Javi Mendez, 52, custom fly rod builder who’d turned a garage side hustle into a six-figure business serving clients across the Rocky Mountain west, had only agreed to show up to the county fire department’s annual chili cookoff because his childhood friend, now a battalion chief, had threatened to drag his shop’s dumpsters into the street if he bailed again. He’d spent the first 45 minutes hovering by the beer tent, work boots crusted with pine sap and epoxy residue, ignoring the familiar faces yelling his name to join their tables. His biggest flaw, as his ex-wife had spelled out in their divorce papers eight years prior, was that he’d rather sand down a graphite rod blank for 12 hours straight than make small talk with people who didn’t care about line weight or mayfly hatches.
He was halfway through his second IPA, picking at a plate of overcooked chili that tasted like canned tomatoes and regret, when a shoulder bumped his arm hard enough to slosh beer down his flannel sleeve. He turned to snap, and froze.

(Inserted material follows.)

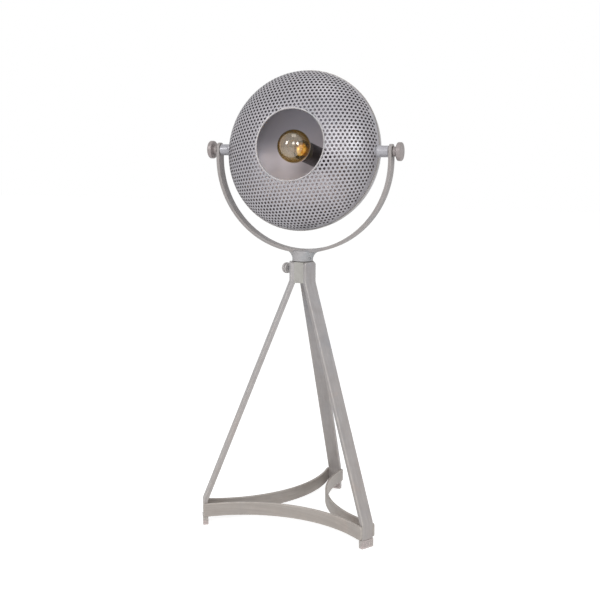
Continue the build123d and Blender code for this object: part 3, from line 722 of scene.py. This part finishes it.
for side_name, side in (("left", -1), ("right", 1)):
    points, faces = weld_bead(side)
    make_piece(f"collar_weld_{side_name}", points, faces, "yoke", [], [(collar_paint, len(faces))])

points, faces = lathe(GRUB_RING, UP * GRUB_Z, Vector((math.cos(GRUB_ANGLE), math.sin(GRUB_ANGLE), 0)),
                      GRUB_RING_STEPS, closed=True)
make_piece("collar_grub_ring", points, faces, "yoke", [], [(collar_paint, len(faces))])


# ---------------------------------------------------------------- perforated dome

DOME_RADIUS = 109.2
DOME_DEPTH = 54.6
SHELL_WALL = 1.0
OPENING_RADIUS = 49.5

# The rim band lies this far to both sides of the trunnions. A shallow seam parts it from the dome.
RIM_HALF_WIDTH = 1.5
SEAM_WIDTH = 1.2
SEAM_FLOOR_RADIUS = 108.3
SEAM_FLOOR_WALL = 0.8
SEAM_FLOOR_OVERLAP = 0.8
SEAM_STEPS = 180

# The holes stand in rows 60 degrees apart. ROW_ANGLE and HOLE_ORIGIN lay them as in the photo.
PITCH = 5.75
HOLE_RADIUS = 1.82
HOLE_EDGE = 0.22
HOLE_DISH = 0.05
HOLE_STEPS = 12
ROW_ANGLE = math.radians(5.51)
HOLE_ORIGIN = Vector((1.28, 3.89))
PLAIN_MARGIN = 4.5

# The rows slant, so they are counted this many times further than the sheet's radius.
SLANT_MARGIN = 1.3

# Points of neighbouring cells within a step of the last digit, in mm, are one point.
SAME_PLACE_DIGITS = 4
SAME_PLACE = 10**-SAME_PLACE_DIGITS

# How often an edge is halved to find where it crosses a circle.
CLIP_HALVINGS = 26


def dome_table(steps=2400):
    """Arc length from the pole against the meridian's angle, for the dome's ellipse."""
    table = [(0.0, 0.0)]
    length = 0.0
    before = (0.0, DOME_DEPTH)
    for k in range(1, steps + 1):
        angle = math.pi / 2 * k / steps
        here = (DOME_RADIUS * math.sin(angle), DOME_DEPTH * math.cos(angle))
        length += math.dist(before, here)
        table.append((length, angle))
        before = here
    return table


ARC = dome_table()


def angle_at(length):
    """The meridian's angle at an arc length, by halving the table."""
    low, high = 0, len(ARC) - 1
    while high - low > 1:
        middle = (low + high) // 2
        if ARC[middle][0] <= length:
            low = middle
        else:
            high = middle
    share = (length - ARC[low][0]) / (ARC[high][0] - ARC[low][0])
    return ARC[low][1] + (ARC[high][1] - ARC[low][1]) * share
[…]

It was Lila, his ex-wife’s younger cousin, the one who’d been 19 and wearing a neon pink prom dress the last time he’d seen her, hiding in his garage to get away from his ex’s screaming matches at a family barbecue. She was 47 now, silver streaks threaded through her dark curly hair, wearing scuffed work boots and a denim jacket with a pediatric nurse patch sewn on the breast, and she was grinning like she’d just caught him stealing cookies from a jar.

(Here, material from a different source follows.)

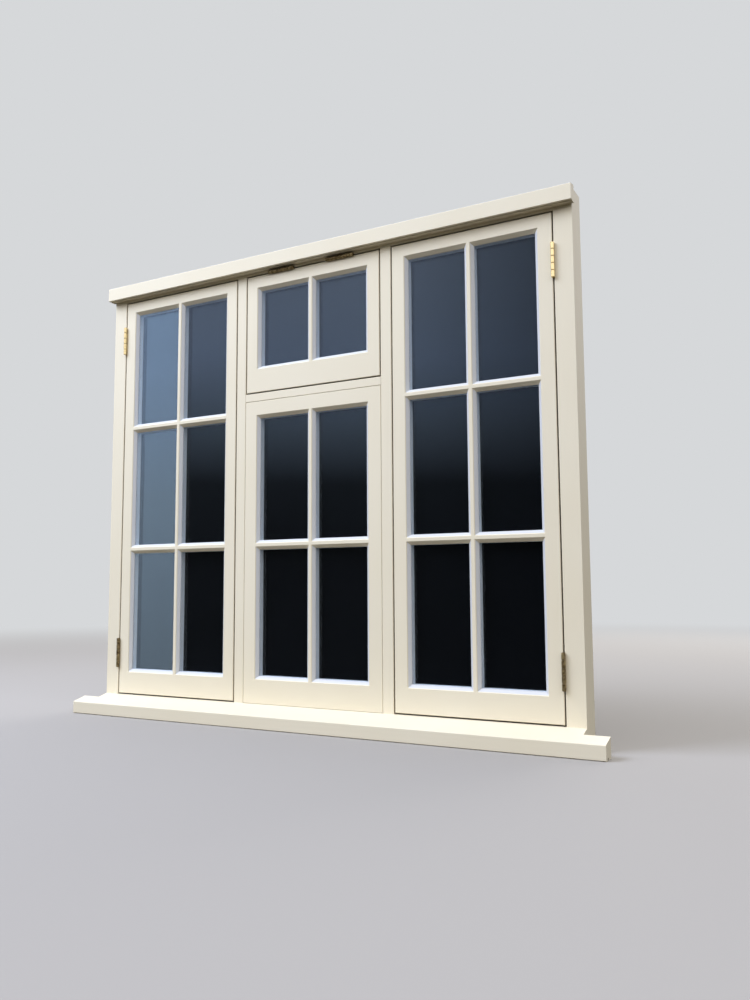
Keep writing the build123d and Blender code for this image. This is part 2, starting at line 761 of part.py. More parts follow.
def main():
    nodes = make_frame()

    frame_leaves = place_hinges(make_leaf(0))
    sash_leaves = place_hinges(mirrored(make_leaf(1)))
    pins = place_hinges(make_hinge_pin())
    leaf_blank = block(
        (LEAF_GAP / 2, LEAF_GAP / 2 + LEAF_THICKNESS),
        (HINGE_STANDOFF, HINGE_STANDOFF + LEAF_WIDTH),
        (-HINGE_LENGTH / 2, HINGE_LENGTH / 2),
    )
    frame_recesses = place_hinges(leaf_blank)
    sash_recesses = place_hinges(mirrored(leaf_blank))
    hung_from = {"right_casement": "right_jamb", "left_casement": "left_jamb", "vent": "head"}
    for light, timber in hung_from.items():
        for recess in frame_recesses[light]:
            nodes[timber] -= recess
    nodes["hinge_frame_leaves"] = group(*[leaf for leaves in frame_leaves.values() for leaf in leaves])
    nodes["hinge_pins"] = group(*[pin for pair in pins.values() for pin in pair])
    for light, leaves in sash_leaves.items():
        nodes[f"{light}_hinge_leaves"] = group(*leaves)

    closing_side, closing_below = closing_wedges()
    casement_nodes = make_sash_nodes(casement, [closing_side] + sash_recesses["right_casement"])
    vent_nodes = make_sash_nodes(vent, [closing_below] + sash_recesses["vent"])
    fixed_nodes = make_sash_nodes(fixed, [])
    opposite = {"left_stile": "right_stile", "right_stile": "left_stile"}
    for name, shape in casement_nodes.items():
        nodes[f"right_casement_{name}"] = shape
        nodes[f"left_casement_{opposite.get(name, name)}"] = mirrored(shape)
    for name, shape in vent_nodes.items():
        nodes[f"vent_{name}"] = shape
    for name, shape in fixed_nodes.items():
        nodes[f"fixed_sash_{name}"] = shape

    plate, handle, striker = make_fastener()
    nodes["right_fastener_plate"] = plate
    nodes["left_fastener_plate"] = mirrored(plate)
    nodes["right_fastener_handle"] = handle
    nodes["left_fastener_handle"] = mirrored(handle)
    nodes["fastener_strikers"] = group(mirrored(striker), striker)

    side_place = Pos(casement.outer[0][1] - STAY_PIVOT_INSET, 0, opening_bottom + STOP_WIDTH)
    vent_place = Pos(vent.middle, 0, transom_top + STOP_WIDTH)
    bracket, arm, pegs = make_stay(STAY_LENGTH)
    vent_bracket, vent_arm, vent_pegs = make_stay(VENT_STAY_LENGTH)
    nodes["right_stay_bracket"] = side_place * bracket
    nodes["left_stay_bracket"] = mirrored(side_place * bracket)
    nodes["vent_stay_bracket"] = vent_place * vent_bracket
    nodes["right_stay_arm"] = side_place * arm
    nodes["left_stay_arm"] = mirrored(side_place * arm)
    nodes["vent_stay_arm"] = vent_place * vent_arm
    side_pegs = [side_place * peg for peg in pegs]
    nodes["stay_pegs"] = group(
        *side_pegs, *[mirrored(peg) for peg in side_pegs], *[vent_place * peg for peg in vent_pegs]
    )

    os.makedirs("parts", exist_ok=True)
    for name, shape in nodes.items():
        export_step(shape, f"parts/{name}.step")


main()
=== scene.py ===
import math

import bmesh
import bpy
from mathutils import Matrix, Vector


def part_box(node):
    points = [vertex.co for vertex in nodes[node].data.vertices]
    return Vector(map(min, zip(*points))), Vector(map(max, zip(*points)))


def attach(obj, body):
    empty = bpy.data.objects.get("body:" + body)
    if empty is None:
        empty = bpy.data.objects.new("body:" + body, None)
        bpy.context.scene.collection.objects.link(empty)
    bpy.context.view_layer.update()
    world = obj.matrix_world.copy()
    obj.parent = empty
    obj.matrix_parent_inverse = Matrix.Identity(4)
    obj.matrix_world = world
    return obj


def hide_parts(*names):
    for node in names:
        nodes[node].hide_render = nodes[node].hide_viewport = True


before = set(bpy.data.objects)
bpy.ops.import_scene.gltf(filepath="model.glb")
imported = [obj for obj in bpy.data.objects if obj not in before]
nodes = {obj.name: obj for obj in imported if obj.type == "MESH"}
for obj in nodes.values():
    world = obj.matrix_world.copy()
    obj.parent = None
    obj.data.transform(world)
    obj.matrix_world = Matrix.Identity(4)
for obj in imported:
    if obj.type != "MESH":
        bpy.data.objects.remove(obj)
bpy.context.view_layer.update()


# Frame timbers: planed hardwood, primed and given two brushed coats of cream satin paint.
# Jambs and mullions are tenoned into sill and head, and the transom into the mullions. Strokes
# run along each member, so uprights need the paint of level timbers with its strokes turned.

UPRIGHT_FRAME = ("left_jamb", "right_jamb", "left_mullion", "right_mullion")
LEVEL_FRAME = ("sill", "head", "transom", "drip_board")
X_AXIS = 0
Z_AXIS = 2

# Colours: full cream, and the yellower one where the coat is thin, in patches of a hand's width.
CREAM = "f2e8cd"
CREAM_THIN = "ede1c2"
PATCH_SIZE = 0.22
PATCH_DETAIL = 2.0

# Brush strokes, drawn coarser than real ones so that they show, and grain that shows through.
STROKE_WIDTH = 0.006
STROKE_LENGTH = 0.16
STROKE_DETAIL = 2.0
STROKE_RELIEF = 0.35
STROKE_DEPTH = 0.0003
GRAIN_WIDTH = 0.0016
GRAIN_LENGTH = 0.05
GRAIN_DETAIL = 3.0
GRAIN_RELIEF = 0.25
GRAIN_DEPTH = 0.0001
SATIN_ROUGHNESS = (0.34, 0.46)

# Painted shade in the gaps: the cream is darkened to brown where less than this share of the sky is
# open within 12 mm.
JOINT_PAINTED_SHADE = "64492a"
JOINT_REACH = 0.012
JOINT_OPEN = 0.45
JOINT_SAMPLES = 6

# Painted sky light: bevels beside the glass are drawn whiter where they look outwards or up, behind
# the eased arris, and not where they face down.
# Each pair is where the white starts and where it is full, of the facing's Y or Z, or of depth.
BEVEL_PAINTED_SKYLIGHT = "dbdbd8"
BEVEL_OFF_FLAT = (-0.97, -0.94)
BEVEL_OFF_EDGE = (-0.25, -0.28)
BEVEL_NOT_UNDER = (-0.45, -0.3)
BEVEL_PAST_ARRIS = (0.0012, 0.002)

# The Mix node's colour sockets, by number because its other kinds share their names.
MIX_AMOUNT = 0
MIX_FIRST = 6
MIX_SECOND = 7
MIX_RESULT = 2


def linear(hex_code):
    """An sRGB hex colour as the linear RGBA that Blender's sockets take."""
    channels = [int(hex_code[at:at + 2], 16) / 255 for at in (0, 2, 4)]
    curved = [c / 12.92 if c <= 0.04045 else ((c + 0.055) / 1.055) ** 2.4 for c in channels]
    return (*curved, 1.0)


def add(tree, kind, inputs=None, **settings):
    """Adds one node with its settings; each input takes a value or another node's output."""
    node = tree.nodes.new(kind)
    for name, value in settings.items():
        setattr(node, name, value)
    for socket, source in (inputs or {}).items():
        if isinstance(source, bpy.types.NodeSocket):
            tree.links.new(source, node.inputs[socket])
        else:
            node.inputs[socket].default_value = source
    return node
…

She didn’t seem to pick up on his hesitation, grabbing a piece of cornbread off his plate without asking, her fingers brushing his when she set it back down. She’d moved back to town two weeks prior, she said, left her ER nursing job in Portland after her mom got diagnosed with early onset dementia, was staying in her grandma’s old cabin up the creek, the one he’d fixed the roof on back in 2001. “I still have that peacock feather fly you tied me back then,” she said, and he blinked, because he’d completely forgotten he’d done that. “You said it would catch the biggest rainbow in the creek, and it did. I kept it on my desk at work for 20 years.”

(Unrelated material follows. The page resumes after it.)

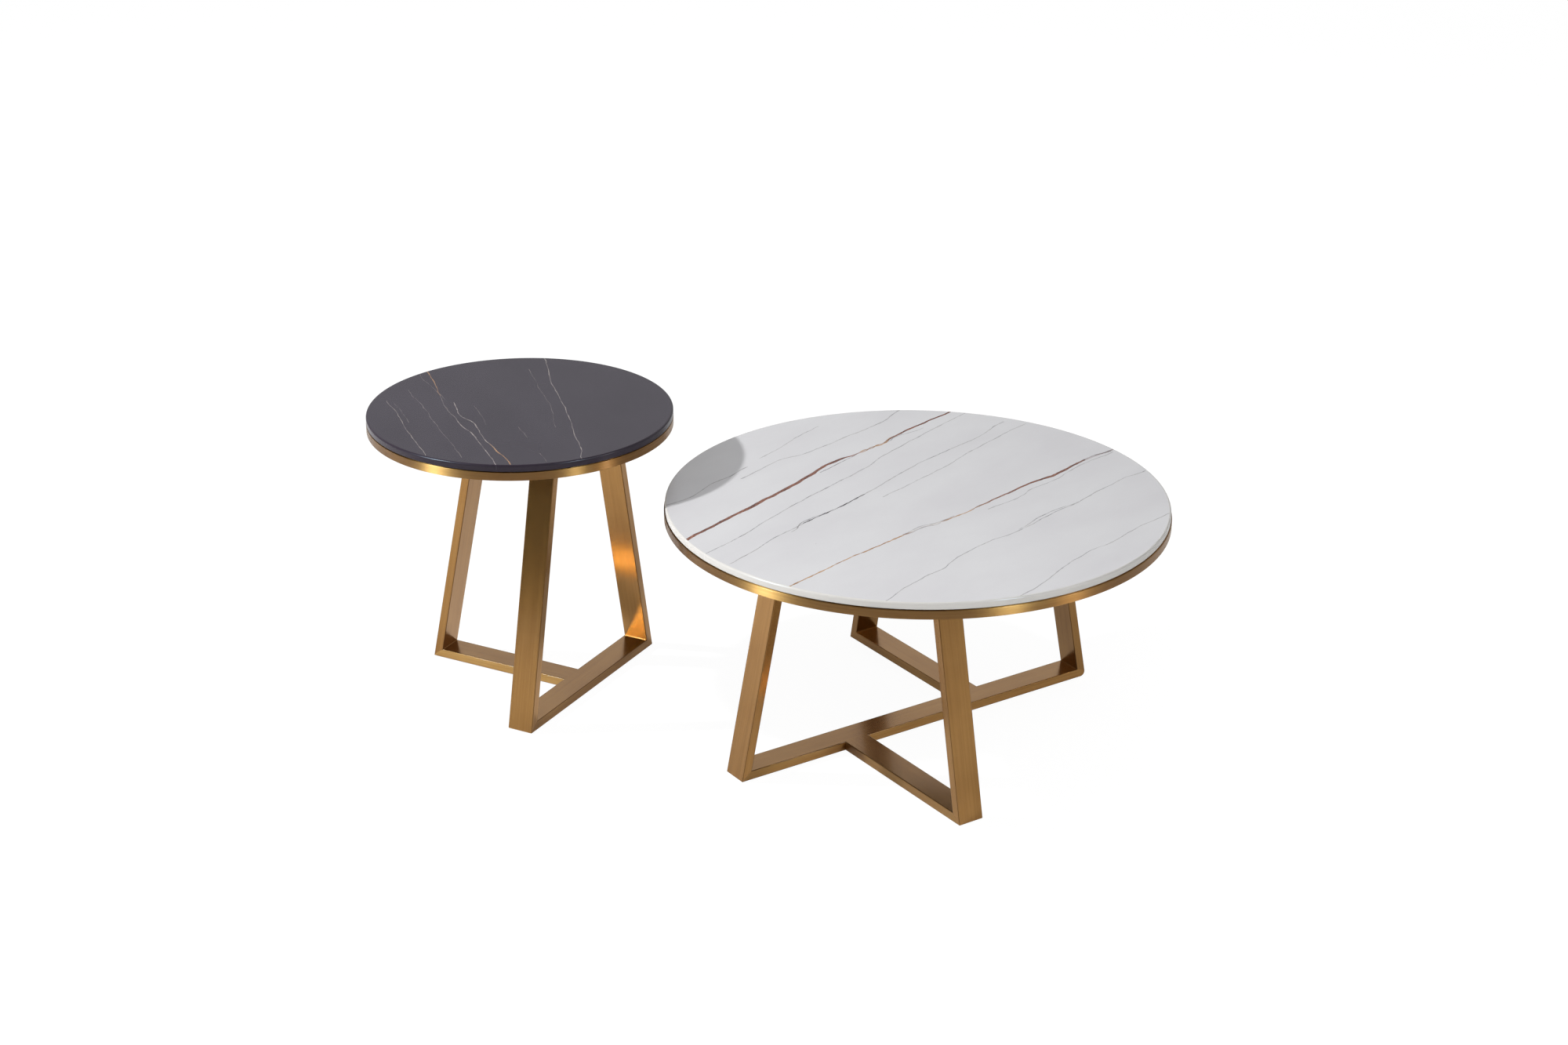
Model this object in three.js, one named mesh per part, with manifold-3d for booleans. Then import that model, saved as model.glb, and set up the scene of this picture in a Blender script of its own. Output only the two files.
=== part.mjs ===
import * as THREE from 'three';
import { mergeVertices } from 'three/addons/utils/BufferGeometryUtils.js';
import Module from 'manifold-3d';

// A pair of nesting tables: a low, wide coffee table and a taller, narrower side table whose
// top slides in over it. Each has a round stone slab on a backing board inside a metal rim,
// and a frame of flat rectangular tube. Millimetres, +Z up, degrees where a name says so.
// The origin is on the floor, in the middle of the space that the pair stands in. +X runs
// from the small table to the large one, and the small table slides along it to nest.

const wasm = await Module();
wasm.setup();

// Overall sizes
const largeTopDiameter = 800;
const largeHeight = 397;
const smallTopDiameter = 500;
const smallHeight = 478;
const standApart = 18; // between the two slabs, seen from above, as the pair stands
const largeTurnDegrees = 50; // from +X to the large table's rail
const smallTurnDegrees = 78; // from +X to the small table's rail

// Round tops
const slabThickness = 11;
const slabRound = 3; // quarter round on the slab's upper edge
const slabArris = 0.8; // small chamfer on the slab's lower edge
const shadowGap = 1.5; // open line between the rim and the slab
const rimHeight = 13.5;
const rimWall = 5;
const largeRimProud = 1.6; // how far the rim stands out past the slab
const smallRimProud = 0.2;
const rimArris = 0.6;
const boardThickness = 10;
const topBarThickness = 4;

// Frame tube
const tubeWidth = 45;
const tubeThickness = 15;
const tubeWall = 1.5;
const tubeCornerRadius = 1.2;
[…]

The conflict warred in his chest, hot and sharp—disgust at the idea of crossing that line, of everyone in town whispering about him, of feeling like he was doing something wrong, tangled up with the low, warm thrum of desire he hadn’t felt in years, the kind that makes your palms sweat and your throat go dry. She didn’t pull back when he shifted closer to hear her better, didn’t look away when his eyes dropped to her mouth for half a second, just kept smiling like she knew exactly what he was thinking.
When the fireworks started going off by the fairground entrance, loud enough to make his ears ring, she tilted her head toward the exit. “You got a cooler in that beat up old silver pickup of yours? I saw it parked down the street. Still have the fishing sticker on the back window, right?” He nodded, and they slipped out past the crowd, her hand brushing his wrist every few steps when they had to squeeze past groups of people carrying chili bowls.
They sat on his tailgate, passing a cold bottle of sweet tea back and forth, watching the fireworks paint the sky pink and blue over the pine trees. She leaned into his side when a particularly loud boom went off, her shoulder pressed to his chest, and when she pulled back a second later, she reached up to wipe a smudge of chili off his jaw, her thumb lingering on the rough stubble of his cheek for three full beats. He didn’t pull away.
“Everyone’s gonna talk if they see us together,” he said, quiet enough that only she could hear it, and she laughed, low and warm. “Let em. I’ve had a crush on you since I was 19, Javi. I don’t care what my cousin says, or what anyone in this town thinks. You’re the only good guy that ever showed up for my family when we needed it.”
He sat quiet for a minute, turning that over in his head, the weight of eight years of avoiding people, of feeling like he had to be the bad guy, lifting off his chest so slow he almost didn’t notice it. He reached over, laced his fingers through hers, calloused from tying flies and sanding rod blanks, rough against her knuckles that were scarred from 20 years of starting IVs and lifting patients. She squeezed his hand, and he didn’t let go.
They stayed on the tailgate until the last firework fizzled out, until the crowd started clearing out and the sound of the band faded into the hum of crickets in the trees. He didn’t think about what his ex would say, or what the guys at the fire department would tease him about, or any of the stupid rules he’d made for himself after the divorce. He opened the passenger door for her, waited until she was settled before he climbed into the driver’s seat, and turned the key in the ignition, an old George Strait song cutting on through the truck’s crackling speakers as he pulled out of the parking lot toward her cabin, not looking back.